#### [BRIEF]
Output the lines below exactly, please, from the first line until the line with "vent_skin = vent_foam()", counting both.

#### [SUPPLIED MATERIAL]
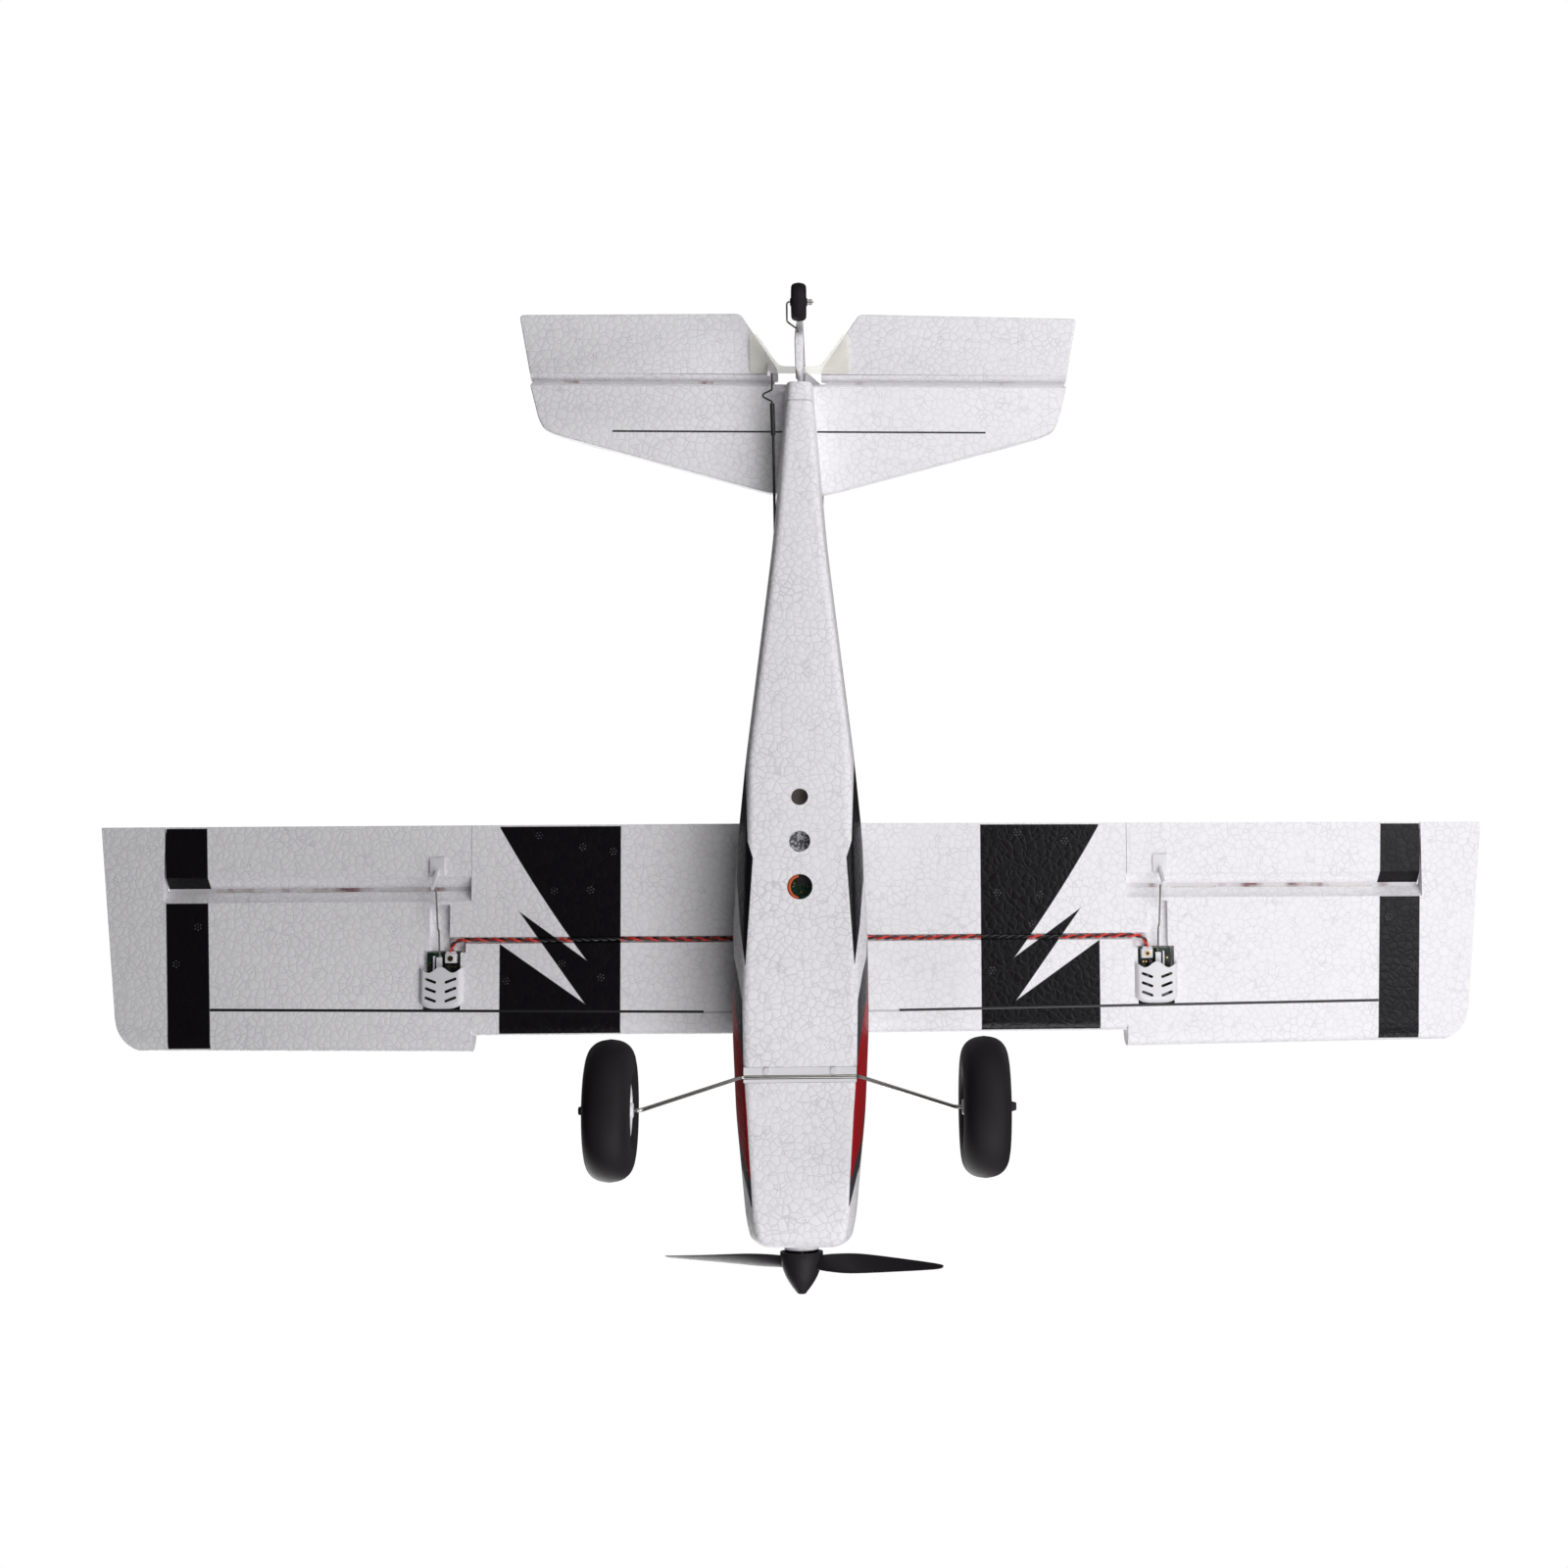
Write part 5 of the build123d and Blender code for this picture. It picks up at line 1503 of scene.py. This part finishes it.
# %% Steam vent marks
SIXTHS = np.arange(6) * math.pi / 3
DOT = np.array([(math.cos(a), math.sin(a), 0.0) for a in SIXTHS] + [(0, 0, -1.0)])
DOT_FACES = [[k, 6, (k + 1) % 6] for k in range(6)]
DOT_SIZE = (0.40, 0.40, 0.13)
FLOWER_R = 1.35
SUNK = -0.01
random = np.random.default_rng(11)


def vent_marks(centres):
    """Every dot of every flower at once: centre + ring offset + small dome, then their faces."""
    centres = np.asarray(centres, float)
    spin = random.uniform(0, math.pi, len(centres))[:, None]
    angle = spin + np.arange(7)[None] * math.pi / 3
    reach = np.where(np.arange(7) == 6, 0.0, FLOWER_R)[None]
    ring = np.stack([reach * np.cos(angle), reach * np.sin(angle), 0 * angle], -1)
    size = random.uniform(0.55, 1.0, (len(centres), 7, 1, 1))
    dome = DOT[None, None] * DOT_SIZE * size
    points = centres[:, None, None] + ring[:, :, None] + dome
    count = len(centres) * 7
    faces = (np.array(DOT_FACES)[None] + 7 * np.arange(count)[:, None, None]).reshape(-1, 3)
    return points.reshape(-1, 3), faces.tolist()


def scattered(x0, x1, y0, y1, step, jitter=5.0):
    """A grid of places, every second row shifted, each moved a little."""
    x, y = np.meshgrid(np.arange(x0, x1, step), np.arange(y0, y1, step * 0.9))
    x = x + (np.arange(x.shape[0]) % 2)[:, None] * step / 2
    places = np.stack([x, y], -1).reshape(-1, 2)
    places = places + random.uniform(-jitter, jitter, places.shape)
    x, y = places.T
    return places[(x > x0) & (x < x1) & (y > y0) & (y < y1)]


def mirrored(places):
    """Every place and its mirror image on the other side."""
    return np.concatenate([places, places * [-1, 1]])


def vent_foam():
    """Slightly duller than the skin, and under the same black paint as the wing."""
    g = Graph("vent_foam")
    bare = g.mix(g.noise(500.0), (0.70, 0.69, 0.72), (0.56, 0.55, 0.58))
    where = g.datum()
    painted = either(g, spear_panel(g, *where), tip_band(g, *where))
    colour = g.mix(painted, bare, (0.065, 0.062, 0.070))
    return g.finish(colour, 0.55, g.bump(g.noise(2000.0), 0.00003, 0.6))


vent_skin = vent_foam()


def flat_marks(places, height):
    """Marks at one height, or at a height for each place."""
    return vent_marks(np.column_stack([places, np.broadcast_to(height, len(places))]))


for name, side in SIDES:
    places = scattered(36, 303, -84, -4, 21.0)
    x, y = places.T
    servo = (np.abs(x - SERVO_X) < 14) & (y < -34)
    hinge = (x > 142) & (x < 283) & (y > -38)
    lines = (np.abs(y + 50.6) < 3.4) | (np.abs(y + 81.6) < 3.0)
    parts = [flat_marks(places[~(servo | hinge | lines)], SUNK)]
    wing_piece(name + "_wing_vents", side, parts, vent_skin)
    places = scattered(150, 277, -17, -3, 19.0, 3.0)
    wing_piece(name + "_aileron_vents", side, [flat_marks(places, SUNK)], vent_skin,
               body=name + "_aileron")
places = scattered(-17, 17, -170, 175, 17.0, 4.0)
half = np.interp(places[:, 1], HULL[:, 0], HULL[:, 1]) - 4.0
places = places[np.abs(places[:, 0]) < half]
gap = np.abs(places[:, 1] - GEAR_Y) > 8
for y, radius in BELLY_HOLES:
    gap &= np.hypot(places[:, 0], places[:, 1] - y) > radius + 3
places = places[gap]
belly = eased(places[:, 1], HULL[:, 4])
add_piece("belly_vents", *flat_marks(places, belly + SUNK), "airframe", vent_skin)
places = scattered(20, 108, 155, 190, 19.0)
places = places[(places[:, 1] > 150 + 0.25 * places[:, 0]) & (np.abs(places[:, 1] - 173) > 3)]
marks = flat_marks(mirrored(places), STAB_LOW + SUNK)
add_piece("stabilizer_vents", *marks, "airframe", vent_skin)
places = mirrored(scattered(30, 118, 201, 223, 19.0))
under = STAB_HIGH - (STAB_HIGH - STAB_LOW) * thinning(places[:, 1])
add_piece("elevator_vents", *flat_marks(places, under + SUNK), "elevator", vent_skin)
print("vent marks made")

# %% [markdown]
# A control surface hangs on a thin web of foam left uncut along the hinge line, so nothing shows
# through the gap. Each web is a flat bar in several short spans across the hinge, one still piece
# laid across the gap. Glue has stained the webs here and there.

# %% Hinge webs
def shaded_stained_foam():
    """Painted-shade grey foam with dull pink and brown glue marks in patches along the hinge."""
    g = Graph("hinge_shade_and_stain")
    x, y, z = g.datum()
    row = g.node("ShaderNodeCombineXYZ", X=x, Y=g.math("MULTIPLY", y, 0.2), Z=z)
    patches = g.node("ShaderNodeTexNoise", Vector=row.outputs[0], Scale=0.055, Detail=4.0)
    mark = g.math("MULTIPLY_ADD", patches.outputs[0], 9.0, -5.0, clamp=True)
    hue = g.node("ShaderNodeTexNoise", Vector=row.outputs[0], Scale=0.21, Detail=2.0)
    stain = g.mix(hue.outputs[0], (0.42, 0.20, 0.22), (0.10, 0.09, 0.09))
    # The base grey, darker than the bare skin, is painted shade along the hinge line.
    colour = g.mix(mark, (0.74, 0.72, 0.75), stain)
    return g.finish(colour, 0.6, g.bump(g.noise(900.0), 0.00005, 0.6))


hinge_shade_and_stain = shaded_stained_foam()


def web(x0, x1, y0, y1, low, high, rows=24, spans=6):
    """A bar from x0 to x1, its closed section a flat loop of points from y0 to y1 and back."""
    y = np.linspace(y0, y1, spans + 1)
    loop = np.concatenate([np.stack([y, 0 * y + low], -1), np.stack([y[::-1], 0 * y + high], -1)])
    x = np.linspace(x0, x1, rows)
    points = np.concatenate(
        [np.broadcast_to(x[:, None, None], (rows, len(loop), 1)),
         np.broadcast_to(loop[None], (rows, *loop.shape))], -1
    )
    return points.reshape(-1, 3), tube_skin(rows, len(loop))


def hinge_web(name, points, faces):
    """A web across the gap between the fixed body and the moving one, as one still piece."""
    piece = named(points, faces, name, hinge_shade_and_stain)
    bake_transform(piece)


for name, side in SIDES:
    points, faces = web(11.2, 118.4, ELEVATOR_Y - 1.4, ELEVATOR_Y + 1.4, 34.05, 34.75)
    hinge_web(name + "_elevator_web", points * [side, 1, 1], faces)
    points, faces = web(145.5, 279.5, -29.3, -26.7, 5.25, 5.75)
    start, end = lift_wing([210.0, -28.8, 5.5], side), lift_wing([210.0, -27.2, 5.5], side)
    hinge_web(name + "_aileron_web", lift_wing(points, side), faces)
points, faces = web(36.4, 104.6, RUDDER_Y - 1.0, RUDDER_Y + 1.2, -0.22, 0.22)
points = np.stack([points[:, 2], points[:, 1], points[:, 0]], -1)
hinge_web("rudder_web", points, faces)
print("hinge webs made")

# %% [markdown]
# Three round windows in the belly show what lies on the floor: a brown card, a pale label with
# a block pattern, and the edge of the board with an orange wire looped round it. The joiner is
# a bent piece of clear sheet, rounded where it turns from one elevator to the other.

# %% Belly windows and joiner
def label_pattern():
    """A generic block pattern on pale card."""
    g = Graph("block_label")
    shape = {"feature": "F1", "distance": "CHEBYCHEV"}
    cells = g.node("ShaderNodeTexVoronoi", shape, Vector=g.object, Scale=950.0)
    tone = g.node("ShaderNodeSeparateColor", Color=cells.outputs["Color"])
    dark = g.math("GREATER_THAN", tone.outputs[0], 0.58)
    colour = g.mix(dark, (0.50, 0.50, 0.51), (0.10, 0.10, 0.11))
    return g.finish(colour, 0.6, g.bump(g.noise(900.0), 0.00002, 0.4))


block_label = label_pattern()


add_piece("belly_card", *rounded_block(-6, 6, 3, 14.8, 4.62, 5.0), "airframe", brown_card)
add_piece("belly_label", *rounded_block(-7, 7, -17, -3.2, 4.62, 5.0), "airframe", block_label)
bend = np.radians(np.linspace(-78, 78, 24))
loop = np.stack([5.0 * np.cos(bend) - 0.4, 5.0 * np.sin(bend) - 29.2, 0 * bend + 5.1], -1)
add_piece("orange_loop", *tube(loop, 0.75, 12), "airframe", orange_edge)
add_piece("solder_dot", *pin(-0.6, -31.4, 5.2, 6.05, 0.5), "airframe", gold_pin)
shield = rounded_block(-4.5, 1.6, -28.6, -24.4, 5.3, 6.05, 0.2)
add_piece("board_shield", *shield, "airframe", dark_part)

half = [(22.0, 199.2), (22.0, 217.0), (19.3, 217.0), (10.6, 204.4), (8.4, 202.4)]
corner = np.array([2.0, 1.5, 1.0, 5.0, 3.0])
outline = [(-x, y) for x, y in half] + half[::-1]
joiner = plate(outline, 29.1, 29.92, 0.15, np.r_[corner, corner[::-1]], 3)
add_piece("joiner_sheet", *joiner, "elevator", film, "clear_plastic", ("elevator_joiner",))
print("belly windows and joiner made")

#### [SOLVED EXERCISE]
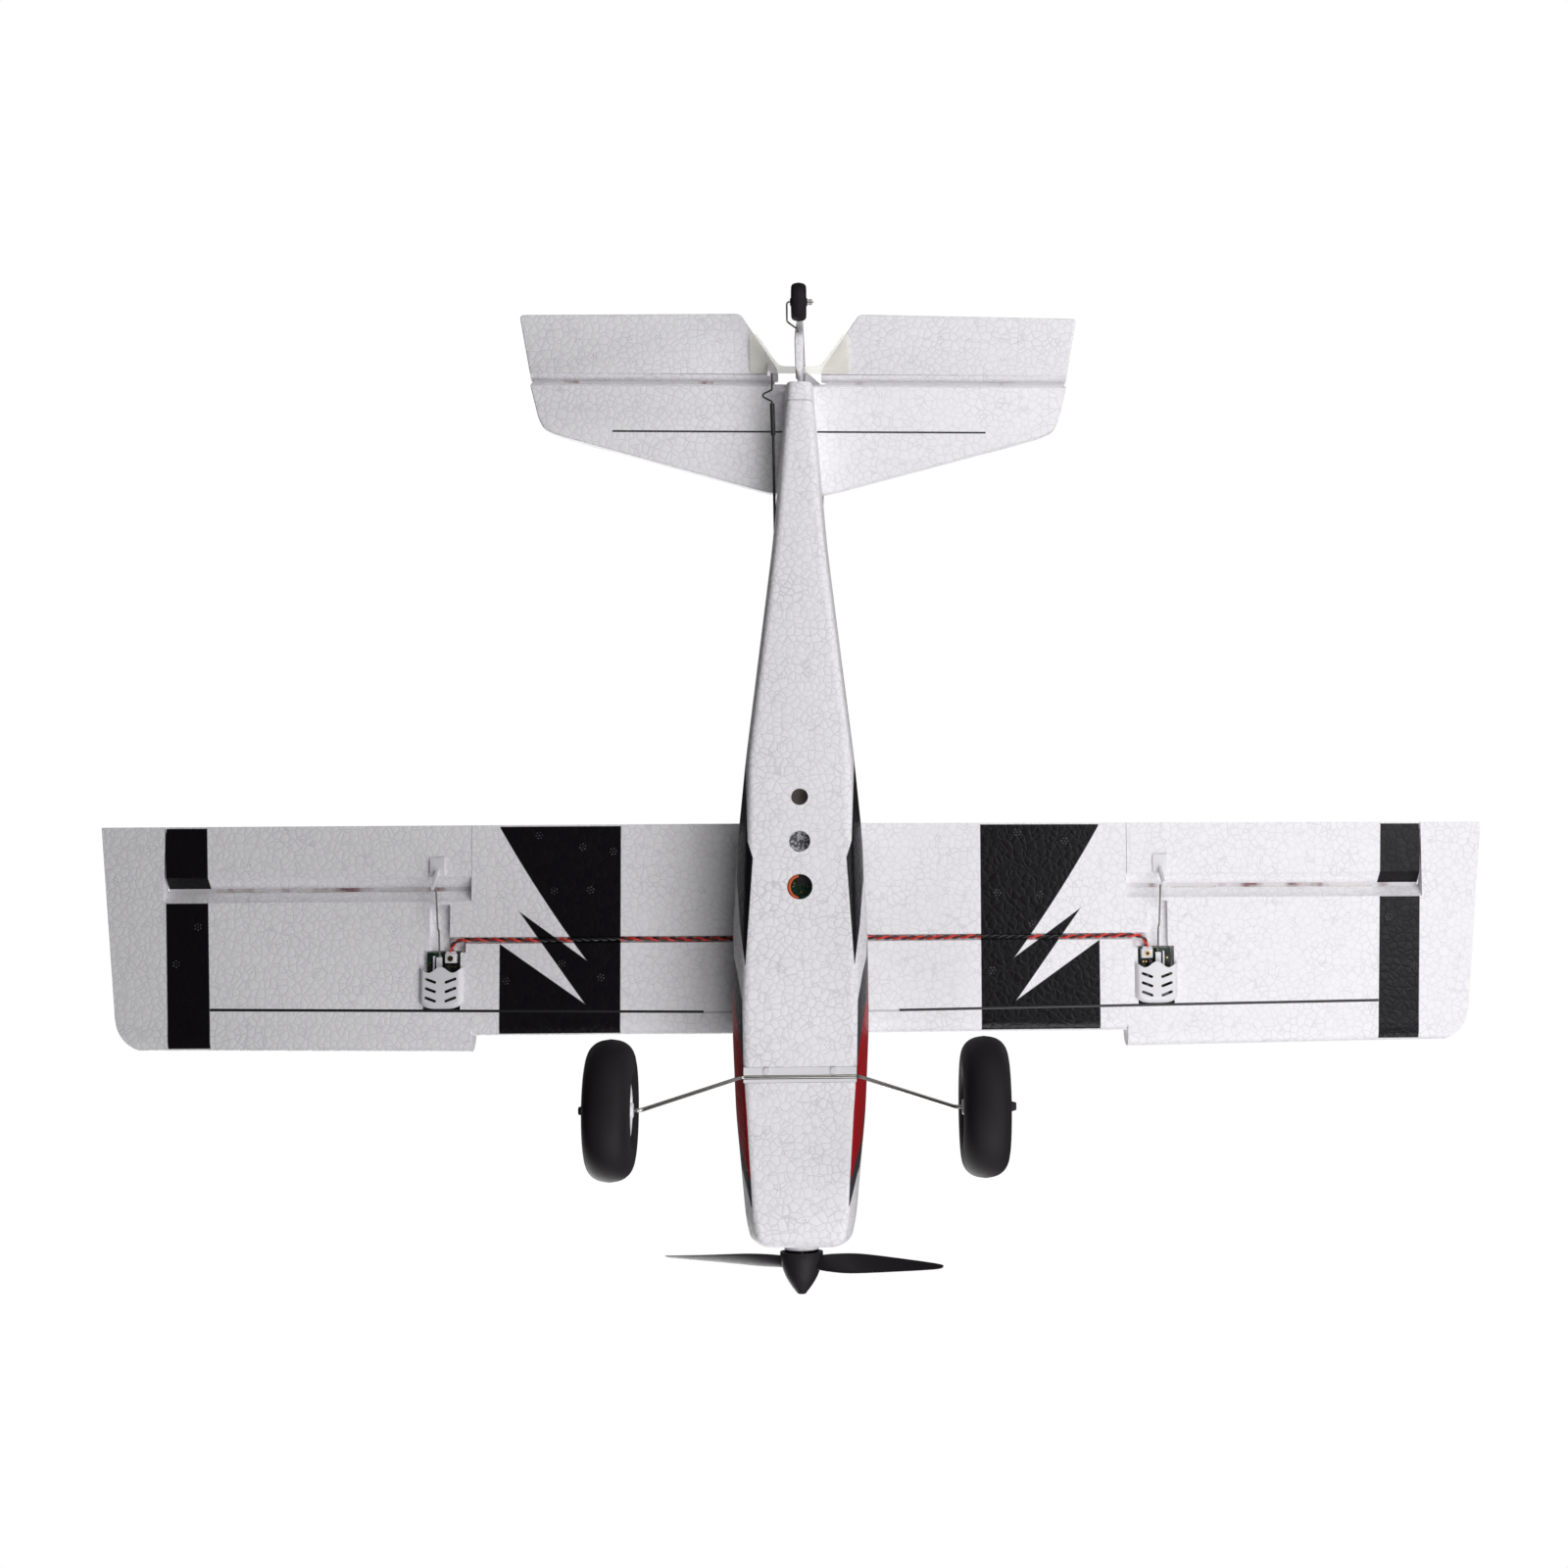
Write part 5 of the build123d and Blender code for this picture. It picks up at line 1503 of scene.py. This part finishes it.
# %% Steam vent marks
SIXTHS = np.arange(6) * math.pi / 3
DOT = np.array([(math.cos(a), math.sin(a), 0.0) for a in SIXTHS] + [(0, 0, -1.0)])
DOT_FACES = [[k, 6, (k + 1) % 6] for k in range(6)]
DOT_SIZE = (0.40, 0.40, 0.13)
FLOWER_R = 1.35
SUNK = -0.01
random = np.random.default_rng(11)


def vent_marks(centres):
    """Every dot of every flower at once: centre + ring offset + small dome, then their faces."""
    centres = np.asarray(centres, float)
    spin = random.uniform(0, math.pi, len(centres))[:, None]
    angle = spin + np.arange(7)[None] * math.pi / 3
    reach = np.where(np.arange(7) == 6, 0.0, FLOWER_R)[None]
    ring = np.stack([reach * np.cos(angle), reach * np.sin(angle), 0 * angle], -1)
    size = random.uniform(0.55, 1.0, (len(centres), 7, 1, 1))
    dome = DOT[None, None] * DOT_SIZE * size
    points = centres[:, None, None] + ring[:, :, None] + dome
    count = len(centres) * 7
    faces = (np.array(DOT_FACES)[None] + 7 * np.arange(count)[:, None, None]).reshape(-1, 3)
    return points.reshape(-1, 3), faces.tolist()


def scattered(x0, x1, y0, y1, step, jitter=5.0):
    """A grid of places, every second row shifted, each moved a little."""
    x, y = np.meshgrid(np.arange(x0, x1, step), np.arange(y0, y1, step * 0.9))
    x = x + (np.arange(x.shape[0]) % 2)[:, None] * step / 2
    places = np.stack([x, y], -1).reshape(-1, 2)
    places = places + random.uniform(-jitter, jitter, places.shape)
    x, y = places.T
    return places[(x > x0) & (x < x1) & (y > y0) & (y < y1)]


def mirrored(places):
    """Every place and its mirror image on the other side."""
    return np.concatenate([places, places * [-1, 1]])


def vent_foam():
    """Slightly duller than the skin, and under the same black paint as the wing."""
    g = Graph("vent_foam")
    bare = g.mix(g.noise(500.0), (0.70, 0.69, 0.72), (0.56, 0.55, 0.58))
    where = g.datum()
    painted = either(g, spear_panel(g, *where), tip_band(g, *where))
    colour = g.mix(painted, bare, (0.065, 0.062, 0.070))
    return g.finish(colour, 0.55, g.bump(g.noise(2000.0), 0.00003, 0.6))


vent_skin = vent_foam()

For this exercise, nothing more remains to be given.